Start by confirming your loft meets bedroom code: minimum ceiling height and floor area, a true emergency egress window/door, safe stairs and landings, and interconnected smoke/CO alarms. Map headroom at 12-inch intervals so you can place the bed in the tallest zone and keep a clear walkway to stairs and egress. Add privacy with curtains or sliding panels, then build low drawers and shelves under the eaves. Next, you’ll see how lighting, finishes, and HVAC make it feel finished.
Key Takeaways
- Confirm the loft meets bedroom codes: minimum ceiling height, floor area, stairs, heat, ventilation, and a compliant emergency egress window or door.
- Add safety essentials: interconnected smoke alarms, CO alarms if applicable, proper stair guards, handrails, lighting, and clear egress paths.
- Map headroom zones and plan circulation; place the bed in the highest area and keep walkways outside low-slope bump zones.
- Maximize storage under eaves with built-ins and drawers, while keeping electrical boxes, vents, and cleanouts accessible for service.
- Improve comfort with air-sealing, insulation, and ventilation, plus layered lighting and light finishes to make the loft feel brighter and larger.
Will Your Bungalow Loft Qualify as a Bedroom?

Before you buy furniture or call it a “guest room,” confirm your bungalow loft meets your local building code’s definition of a bedroom: it typically needs minimum ceiling height over a required floor area, an approved emergency egress window or door, code-compliant stairs (not a ladder), adequate heat and ventilation, and electrical/lighting provisions—plus any fire-separation or smoke/CO alarm rules triggered by converting an attic or loft into habitable space.
Next, verify the space functions like a true sleeping room: you’ll need a code-allowed door or opening for privacy, clear circulation around the bed, and storage that doesn’t encroach on required clearances. Plan Loft decor around fixed constraints, not wishful layouts. Use ceiling treatments—drywall, approved paneling, or rated finishes—to manage sloped surfaces, protect insulation, and keep headroom zones obvious for safe use.

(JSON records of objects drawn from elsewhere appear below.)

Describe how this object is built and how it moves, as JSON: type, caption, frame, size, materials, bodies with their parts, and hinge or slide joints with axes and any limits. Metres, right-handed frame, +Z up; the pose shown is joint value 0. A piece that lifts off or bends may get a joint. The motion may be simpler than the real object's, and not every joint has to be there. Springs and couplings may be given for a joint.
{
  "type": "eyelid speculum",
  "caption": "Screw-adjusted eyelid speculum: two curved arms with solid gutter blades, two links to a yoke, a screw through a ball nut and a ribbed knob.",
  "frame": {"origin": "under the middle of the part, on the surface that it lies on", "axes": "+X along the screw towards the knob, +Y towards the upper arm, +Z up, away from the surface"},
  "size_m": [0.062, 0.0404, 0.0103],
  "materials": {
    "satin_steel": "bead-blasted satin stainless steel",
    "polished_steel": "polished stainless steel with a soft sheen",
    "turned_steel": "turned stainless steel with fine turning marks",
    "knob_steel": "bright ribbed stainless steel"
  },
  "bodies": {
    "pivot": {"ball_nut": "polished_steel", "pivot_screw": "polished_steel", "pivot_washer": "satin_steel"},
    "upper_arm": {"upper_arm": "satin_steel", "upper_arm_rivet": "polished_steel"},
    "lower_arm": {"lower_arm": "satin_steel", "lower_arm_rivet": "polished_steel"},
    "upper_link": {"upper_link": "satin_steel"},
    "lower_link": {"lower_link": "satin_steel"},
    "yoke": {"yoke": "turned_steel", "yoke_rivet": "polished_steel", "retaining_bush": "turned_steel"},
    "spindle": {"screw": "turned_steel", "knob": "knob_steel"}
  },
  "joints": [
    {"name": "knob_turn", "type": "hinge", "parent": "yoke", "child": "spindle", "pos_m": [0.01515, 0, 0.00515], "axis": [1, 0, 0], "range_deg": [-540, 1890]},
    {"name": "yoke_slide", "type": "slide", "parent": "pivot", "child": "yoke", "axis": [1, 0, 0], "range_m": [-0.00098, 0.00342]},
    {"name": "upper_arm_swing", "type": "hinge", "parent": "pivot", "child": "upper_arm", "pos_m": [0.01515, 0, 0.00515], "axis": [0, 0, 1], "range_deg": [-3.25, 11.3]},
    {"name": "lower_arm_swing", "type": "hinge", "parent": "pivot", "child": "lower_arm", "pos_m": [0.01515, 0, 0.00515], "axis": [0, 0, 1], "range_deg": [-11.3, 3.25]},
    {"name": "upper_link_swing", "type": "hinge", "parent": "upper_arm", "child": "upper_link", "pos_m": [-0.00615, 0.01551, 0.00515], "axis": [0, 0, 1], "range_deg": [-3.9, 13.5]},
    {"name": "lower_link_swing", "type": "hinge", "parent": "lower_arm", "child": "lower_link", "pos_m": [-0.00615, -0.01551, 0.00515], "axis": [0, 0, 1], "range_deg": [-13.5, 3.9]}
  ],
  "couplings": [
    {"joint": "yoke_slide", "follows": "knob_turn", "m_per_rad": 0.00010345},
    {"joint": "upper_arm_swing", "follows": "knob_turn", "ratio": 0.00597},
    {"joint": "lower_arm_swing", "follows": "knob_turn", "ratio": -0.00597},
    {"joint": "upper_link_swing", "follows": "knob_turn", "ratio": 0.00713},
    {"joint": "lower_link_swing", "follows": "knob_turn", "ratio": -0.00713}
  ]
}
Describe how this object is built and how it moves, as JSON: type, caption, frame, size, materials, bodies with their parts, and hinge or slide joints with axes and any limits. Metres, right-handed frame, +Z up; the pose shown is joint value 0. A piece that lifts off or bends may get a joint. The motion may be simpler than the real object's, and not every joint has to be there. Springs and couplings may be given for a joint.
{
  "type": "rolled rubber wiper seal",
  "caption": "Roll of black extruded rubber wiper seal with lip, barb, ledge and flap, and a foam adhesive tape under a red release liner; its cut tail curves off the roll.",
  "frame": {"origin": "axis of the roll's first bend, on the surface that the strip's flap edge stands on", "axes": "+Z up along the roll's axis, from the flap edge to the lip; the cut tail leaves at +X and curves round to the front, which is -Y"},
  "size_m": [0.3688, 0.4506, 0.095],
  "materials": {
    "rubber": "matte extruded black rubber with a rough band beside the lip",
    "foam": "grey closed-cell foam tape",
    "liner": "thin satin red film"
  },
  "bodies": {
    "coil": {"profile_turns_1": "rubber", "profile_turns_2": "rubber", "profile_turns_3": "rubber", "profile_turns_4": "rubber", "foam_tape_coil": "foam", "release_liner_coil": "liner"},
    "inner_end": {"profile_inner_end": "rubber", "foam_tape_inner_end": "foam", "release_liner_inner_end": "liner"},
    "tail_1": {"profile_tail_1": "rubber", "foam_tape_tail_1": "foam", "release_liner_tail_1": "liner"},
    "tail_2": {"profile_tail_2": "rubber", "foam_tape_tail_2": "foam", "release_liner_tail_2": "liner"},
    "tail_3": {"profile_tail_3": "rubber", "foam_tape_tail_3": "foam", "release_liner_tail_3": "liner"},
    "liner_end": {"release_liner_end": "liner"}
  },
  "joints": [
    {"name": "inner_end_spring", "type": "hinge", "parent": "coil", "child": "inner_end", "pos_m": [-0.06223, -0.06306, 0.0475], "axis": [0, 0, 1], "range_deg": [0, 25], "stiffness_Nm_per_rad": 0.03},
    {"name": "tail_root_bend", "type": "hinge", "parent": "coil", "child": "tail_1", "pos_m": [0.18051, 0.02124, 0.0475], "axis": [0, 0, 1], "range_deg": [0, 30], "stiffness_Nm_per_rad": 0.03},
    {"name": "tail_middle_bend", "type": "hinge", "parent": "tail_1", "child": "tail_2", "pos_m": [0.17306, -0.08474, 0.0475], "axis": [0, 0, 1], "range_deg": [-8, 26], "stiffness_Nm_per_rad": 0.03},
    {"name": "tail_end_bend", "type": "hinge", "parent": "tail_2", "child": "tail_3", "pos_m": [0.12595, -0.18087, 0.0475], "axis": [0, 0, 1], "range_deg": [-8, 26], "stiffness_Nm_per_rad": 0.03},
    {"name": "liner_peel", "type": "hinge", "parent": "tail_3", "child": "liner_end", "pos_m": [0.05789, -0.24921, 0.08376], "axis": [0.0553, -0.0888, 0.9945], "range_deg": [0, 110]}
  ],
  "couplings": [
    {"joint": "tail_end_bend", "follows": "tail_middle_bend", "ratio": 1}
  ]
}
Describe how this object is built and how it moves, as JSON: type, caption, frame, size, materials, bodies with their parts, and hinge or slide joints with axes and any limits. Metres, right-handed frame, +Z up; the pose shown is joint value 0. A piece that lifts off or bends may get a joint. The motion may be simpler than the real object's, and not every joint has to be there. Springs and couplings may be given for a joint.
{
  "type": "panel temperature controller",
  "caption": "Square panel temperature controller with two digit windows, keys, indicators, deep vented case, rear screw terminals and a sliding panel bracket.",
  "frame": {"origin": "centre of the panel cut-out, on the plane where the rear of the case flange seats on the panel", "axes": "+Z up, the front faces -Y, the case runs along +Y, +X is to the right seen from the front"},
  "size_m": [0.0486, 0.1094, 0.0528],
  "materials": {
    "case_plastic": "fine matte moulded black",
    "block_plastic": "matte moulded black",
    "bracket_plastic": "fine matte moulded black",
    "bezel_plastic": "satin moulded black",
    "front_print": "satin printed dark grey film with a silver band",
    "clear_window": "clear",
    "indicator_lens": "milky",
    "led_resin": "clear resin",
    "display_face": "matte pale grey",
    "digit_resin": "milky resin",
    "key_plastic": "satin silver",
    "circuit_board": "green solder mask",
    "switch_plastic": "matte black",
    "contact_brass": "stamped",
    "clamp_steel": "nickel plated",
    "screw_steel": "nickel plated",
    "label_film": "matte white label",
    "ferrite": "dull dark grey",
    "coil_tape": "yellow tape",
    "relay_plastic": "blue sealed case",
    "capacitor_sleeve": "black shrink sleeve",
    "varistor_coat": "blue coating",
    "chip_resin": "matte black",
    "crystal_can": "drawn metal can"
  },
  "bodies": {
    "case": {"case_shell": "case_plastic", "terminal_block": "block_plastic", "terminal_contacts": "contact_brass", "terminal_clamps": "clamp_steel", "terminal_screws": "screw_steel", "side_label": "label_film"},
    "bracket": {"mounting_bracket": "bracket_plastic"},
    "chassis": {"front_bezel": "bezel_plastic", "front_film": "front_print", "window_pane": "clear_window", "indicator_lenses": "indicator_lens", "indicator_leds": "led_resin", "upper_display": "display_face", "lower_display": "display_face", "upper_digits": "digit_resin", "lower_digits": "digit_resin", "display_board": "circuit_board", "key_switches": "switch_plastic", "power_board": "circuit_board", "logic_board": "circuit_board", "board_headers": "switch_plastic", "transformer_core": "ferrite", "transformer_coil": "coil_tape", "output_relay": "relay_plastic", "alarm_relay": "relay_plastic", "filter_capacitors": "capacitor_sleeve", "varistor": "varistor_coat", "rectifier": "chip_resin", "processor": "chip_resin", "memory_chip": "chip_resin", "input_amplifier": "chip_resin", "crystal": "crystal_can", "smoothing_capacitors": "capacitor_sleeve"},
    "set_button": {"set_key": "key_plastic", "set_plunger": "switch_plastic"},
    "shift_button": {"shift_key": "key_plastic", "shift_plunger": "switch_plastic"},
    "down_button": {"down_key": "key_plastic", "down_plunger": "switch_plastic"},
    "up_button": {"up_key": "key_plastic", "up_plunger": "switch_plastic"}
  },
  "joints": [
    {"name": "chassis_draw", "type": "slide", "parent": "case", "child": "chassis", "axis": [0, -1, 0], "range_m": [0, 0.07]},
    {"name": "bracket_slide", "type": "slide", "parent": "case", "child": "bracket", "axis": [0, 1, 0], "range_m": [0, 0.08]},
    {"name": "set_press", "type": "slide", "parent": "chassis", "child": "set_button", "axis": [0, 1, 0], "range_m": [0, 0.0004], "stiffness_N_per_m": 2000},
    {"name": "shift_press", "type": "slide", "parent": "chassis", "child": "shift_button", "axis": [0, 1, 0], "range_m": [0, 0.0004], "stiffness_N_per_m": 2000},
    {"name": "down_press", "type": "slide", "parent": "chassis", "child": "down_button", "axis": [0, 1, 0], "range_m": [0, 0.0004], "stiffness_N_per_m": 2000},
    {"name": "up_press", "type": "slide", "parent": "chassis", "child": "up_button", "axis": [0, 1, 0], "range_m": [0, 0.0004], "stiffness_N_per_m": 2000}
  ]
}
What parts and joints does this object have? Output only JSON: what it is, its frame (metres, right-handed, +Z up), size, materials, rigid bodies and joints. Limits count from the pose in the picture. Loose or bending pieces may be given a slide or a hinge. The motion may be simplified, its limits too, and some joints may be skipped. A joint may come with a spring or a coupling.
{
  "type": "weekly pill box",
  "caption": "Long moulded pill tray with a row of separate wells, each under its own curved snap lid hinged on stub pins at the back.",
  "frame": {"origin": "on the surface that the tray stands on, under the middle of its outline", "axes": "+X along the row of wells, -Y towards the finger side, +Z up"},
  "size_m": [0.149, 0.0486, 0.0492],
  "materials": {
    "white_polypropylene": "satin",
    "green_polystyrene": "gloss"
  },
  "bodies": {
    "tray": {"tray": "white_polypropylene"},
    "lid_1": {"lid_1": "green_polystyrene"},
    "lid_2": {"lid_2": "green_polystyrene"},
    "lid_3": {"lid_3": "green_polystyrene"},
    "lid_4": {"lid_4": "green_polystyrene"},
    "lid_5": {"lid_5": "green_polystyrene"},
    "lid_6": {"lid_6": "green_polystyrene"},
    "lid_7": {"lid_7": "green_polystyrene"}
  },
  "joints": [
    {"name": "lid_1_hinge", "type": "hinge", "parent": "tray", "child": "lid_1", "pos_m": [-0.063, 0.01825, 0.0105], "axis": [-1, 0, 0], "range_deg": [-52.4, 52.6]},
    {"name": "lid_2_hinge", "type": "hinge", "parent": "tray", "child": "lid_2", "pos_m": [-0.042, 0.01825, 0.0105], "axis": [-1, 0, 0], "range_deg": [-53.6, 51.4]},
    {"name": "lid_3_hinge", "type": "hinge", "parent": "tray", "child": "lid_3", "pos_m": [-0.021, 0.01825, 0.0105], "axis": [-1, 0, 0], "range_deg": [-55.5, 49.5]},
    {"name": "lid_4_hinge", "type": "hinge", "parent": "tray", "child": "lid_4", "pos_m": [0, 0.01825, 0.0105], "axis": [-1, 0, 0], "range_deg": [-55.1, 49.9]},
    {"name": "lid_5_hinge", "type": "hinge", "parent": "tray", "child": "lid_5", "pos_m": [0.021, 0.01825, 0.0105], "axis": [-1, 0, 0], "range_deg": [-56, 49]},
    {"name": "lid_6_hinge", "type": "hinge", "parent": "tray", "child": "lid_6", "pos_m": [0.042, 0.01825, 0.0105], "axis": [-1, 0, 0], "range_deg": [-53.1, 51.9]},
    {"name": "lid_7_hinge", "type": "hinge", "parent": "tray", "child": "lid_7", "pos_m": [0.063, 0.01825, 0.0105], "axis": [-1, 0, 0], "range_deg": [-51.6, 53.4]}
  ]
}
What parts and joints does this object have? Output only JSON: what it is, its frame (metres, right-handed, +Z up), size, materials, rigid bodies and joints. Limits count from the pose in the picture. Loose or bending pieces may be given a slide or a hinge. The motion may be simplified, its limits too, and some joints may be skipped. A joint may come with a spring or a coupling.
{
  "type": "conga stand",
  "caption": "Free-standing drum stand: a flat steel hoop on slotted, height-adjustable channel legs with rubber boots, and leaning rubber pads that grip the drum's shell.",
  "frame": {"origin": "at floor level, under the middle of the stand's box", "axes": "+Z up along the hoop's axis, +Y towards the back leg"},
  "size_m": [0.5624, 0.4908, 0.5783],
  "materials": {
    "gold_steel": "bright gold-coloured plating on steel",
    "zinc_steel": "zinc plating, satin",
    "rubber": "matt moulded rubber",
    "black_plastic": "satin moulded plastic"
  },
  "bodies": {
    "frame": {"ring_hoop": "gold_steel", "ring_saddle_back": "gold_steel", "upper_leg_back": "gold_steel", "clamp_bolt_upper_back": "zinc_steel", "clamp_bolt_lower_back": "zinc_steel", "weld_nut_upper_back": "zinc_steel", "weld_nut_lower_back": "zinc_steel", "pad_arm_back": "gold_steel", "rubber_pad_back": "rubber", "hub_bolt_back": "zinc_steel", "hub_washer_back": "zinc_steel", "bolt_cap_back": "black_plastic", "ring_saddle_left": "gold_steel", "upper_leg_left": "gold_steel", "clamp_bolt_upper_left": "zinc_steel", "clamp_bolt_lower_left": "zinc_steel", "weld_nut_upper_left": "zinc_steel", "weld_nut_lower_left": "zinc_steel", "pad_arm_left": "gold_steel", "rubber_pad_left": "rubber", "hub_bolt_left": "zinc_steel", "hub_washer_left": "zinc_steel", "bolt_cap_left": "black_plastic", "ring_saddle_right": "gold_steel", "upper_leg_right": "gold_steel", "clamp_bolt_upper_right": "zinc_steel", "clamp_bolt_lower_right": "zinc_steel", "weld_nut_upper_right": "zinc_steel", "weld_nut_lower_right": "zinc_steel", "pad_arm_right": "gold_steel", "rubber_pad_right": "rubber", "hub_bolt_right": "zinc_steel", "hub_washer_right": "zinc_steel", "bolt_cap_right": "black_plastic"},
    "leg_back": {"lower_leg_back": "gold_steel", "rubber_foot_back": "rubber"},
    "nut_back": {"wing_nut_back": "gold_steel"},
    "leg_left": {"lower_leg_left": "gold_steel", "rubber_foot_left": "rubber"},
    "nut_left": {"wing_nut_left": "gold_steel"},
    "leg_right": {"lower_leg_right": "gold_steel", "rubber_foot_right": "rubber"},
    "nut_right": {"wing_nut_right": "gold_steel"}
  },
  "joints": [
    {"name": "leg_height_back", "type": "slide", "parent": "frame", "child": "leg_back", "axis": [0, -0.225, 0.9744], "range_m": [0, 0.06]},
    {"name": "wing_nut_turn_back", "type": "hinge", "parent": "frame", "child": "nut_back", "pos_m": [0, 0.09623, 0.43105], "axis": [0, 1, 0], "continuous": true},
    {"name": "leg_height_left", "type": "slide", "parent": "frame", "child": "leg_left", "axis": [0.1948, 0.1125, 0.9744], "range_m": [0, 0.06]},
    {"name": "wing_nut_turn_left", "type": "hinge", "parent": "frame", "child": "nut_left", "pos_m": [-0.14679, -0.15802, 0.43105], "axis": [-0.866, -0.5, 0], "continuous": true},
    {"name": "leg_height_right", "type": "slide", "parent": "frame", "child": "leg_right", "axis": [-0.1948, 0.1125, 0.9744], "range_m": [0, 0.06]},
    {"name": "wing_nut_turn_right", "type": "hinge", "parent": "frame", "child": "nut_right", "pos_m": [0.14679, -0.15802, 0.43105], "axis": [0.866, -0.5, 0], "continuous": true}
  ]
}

Check Code Basics: Egress, Stairs, Alarms
Once your loft meets the basic definition of a bedroom, focus on the life-safety items inspectors check first: emergency egress, stair compliance, and alarm coverage. Pull Building permits early, because many jurisdictions won’t sign off until they verify exits and stairs on plan. Provide a code-sized egress window or door that opens without tools and offers a clear rescue path to grade. Keep the stair run consistent, add graspable handrails, and guard any open edges; inspectors flag improvised ladders and missing guards fast. Confirm Structural support around new openings, stair connections, and any altered framing. Install interconnected smoke alarms inside the loft and outside sleeping areas; add CO alarms where fuel-burning appliances or attached garages exist. Test, label, and document device locations for final inspection.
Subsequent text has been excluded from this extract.